His Honour rejected the submission that unless and until indemnity was confirmed a solicitor and client relationship did not arise. His Honour granted the relief sought by the insured and ordered that the solicitors be prevented from acting for the insurer in the cross claim proceedings for indemnity or acting for the insurer in relation to the claim for indemnity.
Lessons for insurers
The Keeling decision illustrates how an ineffective reservation of rights letter will affect an insurer who may be unable to retain the panel solicitors it has appointed, which significantly increases the costs of litigation.
For the reservation of rights to be effective, the reservation must be unambiguous and clearly state that the insured is requested to waive legal professional privilege as between it, defence counsel and the insurer. The insured should also be advised that it is entitled to seek and obtain its own legal advice regarding the matter. In short, the policy of insurance does not override a practitioner’s professional obligations.

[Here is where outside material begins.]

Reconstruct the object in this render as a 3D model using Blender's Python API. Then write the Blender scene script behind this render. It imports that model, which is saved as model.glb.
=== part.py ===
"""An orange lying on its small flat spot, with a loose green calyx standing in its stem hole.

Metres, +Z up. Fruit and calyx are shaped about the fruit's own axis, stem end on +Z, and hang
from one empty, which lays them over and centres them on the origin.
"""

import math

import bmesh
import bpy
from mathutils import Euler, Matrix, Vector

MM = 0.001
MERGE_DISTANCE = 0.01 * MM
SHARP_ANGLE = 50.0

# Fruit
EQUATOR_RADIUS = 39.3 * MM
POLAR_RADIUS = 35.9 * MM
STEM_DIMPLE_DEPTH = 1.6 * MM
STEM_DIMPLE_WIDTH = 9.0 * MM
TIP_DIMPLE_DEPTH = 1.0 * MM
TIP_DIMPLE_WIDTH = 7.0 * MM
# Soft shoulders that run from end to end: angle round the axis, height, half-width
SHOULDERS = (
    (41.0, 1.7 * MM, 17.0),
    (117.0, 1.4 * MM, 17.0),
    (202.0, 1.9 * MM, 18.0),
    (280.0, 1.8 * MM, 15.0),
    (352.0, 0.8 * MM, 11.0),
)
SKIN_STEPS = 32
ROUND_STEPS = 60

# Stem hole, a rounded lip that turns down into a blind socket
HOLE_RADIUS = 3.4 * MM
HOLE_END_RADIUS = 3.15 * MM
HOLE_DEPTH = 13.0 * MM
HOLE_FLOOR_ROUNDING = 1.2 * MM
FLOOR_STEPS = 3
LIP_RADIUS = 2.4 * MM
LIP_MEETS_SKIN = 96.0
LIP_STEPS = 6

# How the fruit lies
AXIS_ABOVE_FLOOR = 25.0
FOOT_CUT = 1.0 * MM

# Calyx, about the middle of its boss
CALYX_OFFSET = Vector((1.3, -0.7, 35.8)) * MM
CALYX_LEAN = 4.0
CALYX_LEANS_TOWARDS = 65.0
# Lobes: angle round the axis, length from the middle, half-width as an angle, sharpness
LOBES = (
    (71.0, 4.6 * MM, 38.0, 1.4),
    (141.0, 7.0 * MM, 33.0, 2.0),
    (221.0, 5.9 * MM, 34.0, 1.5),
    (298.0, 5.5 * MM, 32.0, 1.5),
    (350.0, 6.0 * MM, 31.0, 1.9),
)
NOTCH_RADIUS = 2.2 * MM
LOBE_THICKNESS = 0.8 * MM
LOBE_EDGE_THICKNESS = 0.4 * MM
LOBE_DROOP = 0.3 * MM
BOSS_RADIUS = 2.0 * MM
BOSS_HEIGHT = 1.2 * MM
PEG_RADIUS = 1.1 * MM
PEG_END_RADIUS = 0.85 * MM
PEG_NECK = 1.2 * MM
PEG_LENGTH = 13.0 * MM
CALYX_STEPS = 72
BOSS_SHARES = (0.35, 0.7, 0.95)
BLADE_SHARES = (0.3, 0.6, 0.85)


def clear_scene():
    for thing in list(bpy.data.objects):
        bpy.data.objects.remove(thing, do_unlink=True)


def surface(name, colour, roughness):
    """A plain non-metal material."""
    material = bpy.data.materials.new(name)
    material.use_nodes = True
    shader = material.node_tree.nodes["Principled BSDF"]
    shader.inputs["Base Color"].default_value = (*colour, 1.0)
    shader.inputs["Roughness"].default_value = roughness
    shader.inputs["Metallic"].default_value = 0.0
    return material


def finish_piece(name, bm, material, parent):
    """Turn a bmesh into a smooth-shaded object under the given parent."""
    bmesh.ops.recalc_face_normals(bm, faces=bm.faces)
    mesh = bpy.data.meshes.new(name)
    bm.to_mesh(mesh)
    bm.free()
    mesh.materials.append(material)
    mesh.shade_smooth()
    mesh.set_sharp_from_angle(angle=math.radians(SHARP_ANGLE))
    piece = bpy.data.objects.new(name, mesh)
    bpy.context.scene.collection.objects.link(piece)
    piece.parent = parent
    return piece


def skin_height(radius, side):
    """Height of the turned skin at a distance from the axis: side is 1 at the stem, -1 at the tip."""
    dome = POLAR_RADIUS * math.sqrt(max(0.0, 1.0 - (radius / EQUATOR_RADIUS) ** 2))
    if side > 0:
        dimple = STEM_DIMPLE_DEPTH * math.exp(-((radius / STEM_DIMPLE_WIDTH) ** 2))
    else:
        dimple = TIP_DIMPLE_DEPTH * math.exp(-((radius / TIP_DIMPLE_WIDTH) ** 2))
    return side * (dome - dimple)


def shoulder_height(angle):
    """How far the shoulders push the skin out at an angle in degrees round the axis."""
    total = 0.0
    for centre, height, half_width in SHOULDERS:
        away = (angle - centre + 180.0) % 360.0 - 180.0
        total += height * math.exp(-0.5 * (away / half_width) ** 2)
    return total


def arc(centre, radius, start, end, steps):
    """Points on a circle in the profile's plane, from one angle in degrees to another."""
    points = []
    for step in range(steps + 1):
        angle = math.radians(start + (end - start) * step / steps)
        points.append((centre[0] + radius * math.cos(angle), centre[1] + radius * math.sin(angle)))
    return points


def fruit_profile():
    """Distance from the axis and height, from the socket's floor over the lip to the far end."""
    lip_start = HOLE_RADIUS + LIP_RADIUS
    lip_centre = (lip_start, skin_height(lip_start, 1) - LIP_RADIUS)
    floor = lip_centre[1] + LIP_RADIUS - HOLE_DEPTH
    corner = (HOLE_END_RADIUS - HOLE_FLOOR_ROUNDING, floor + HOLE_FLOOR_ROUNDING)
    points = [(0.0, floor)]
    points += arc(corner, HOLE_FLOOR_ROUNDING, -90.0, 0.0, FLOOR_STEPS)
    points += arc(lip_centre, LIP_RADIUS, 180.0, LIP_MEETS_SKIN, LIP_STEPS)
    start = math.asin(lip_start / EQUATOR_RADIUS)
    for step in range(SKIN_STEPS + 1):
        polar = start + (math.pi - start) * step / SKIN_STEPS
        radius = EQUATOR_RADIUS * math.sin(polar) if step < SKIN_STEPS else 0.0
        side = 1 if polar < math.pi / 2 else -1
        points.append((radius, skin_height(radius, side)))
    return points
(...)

The conventional approach in Australia is able to be maintained so long as insurers recognise that there is always a real risk of conflict arising where lawyers act as both coverage and defence counsel.
Importantly, the “reservation of rights” letter is only effective to the extent that it negates what would otherwise always constitute a potential for conflict in acting for two parties. Australian courts have found that once an insurer forms a view that the policy may or does not cover the insured, then the solicitor must advise the insured and seek its consent to continue to act for both parties. Given that solicitors’ fiduciary obligations apply outside of the policy of insurance, it would be brave for an insurer to rely solely on the terms of the policy as an effective waiver of privilege by the insured.
The take home message being that if solicitors remain diligent in their duties to advise both parties of any “actual” conflict, should it arise, then there is no reason why the tripartite relationship between insured, insurer and defence counsel cannot continue to be maintained.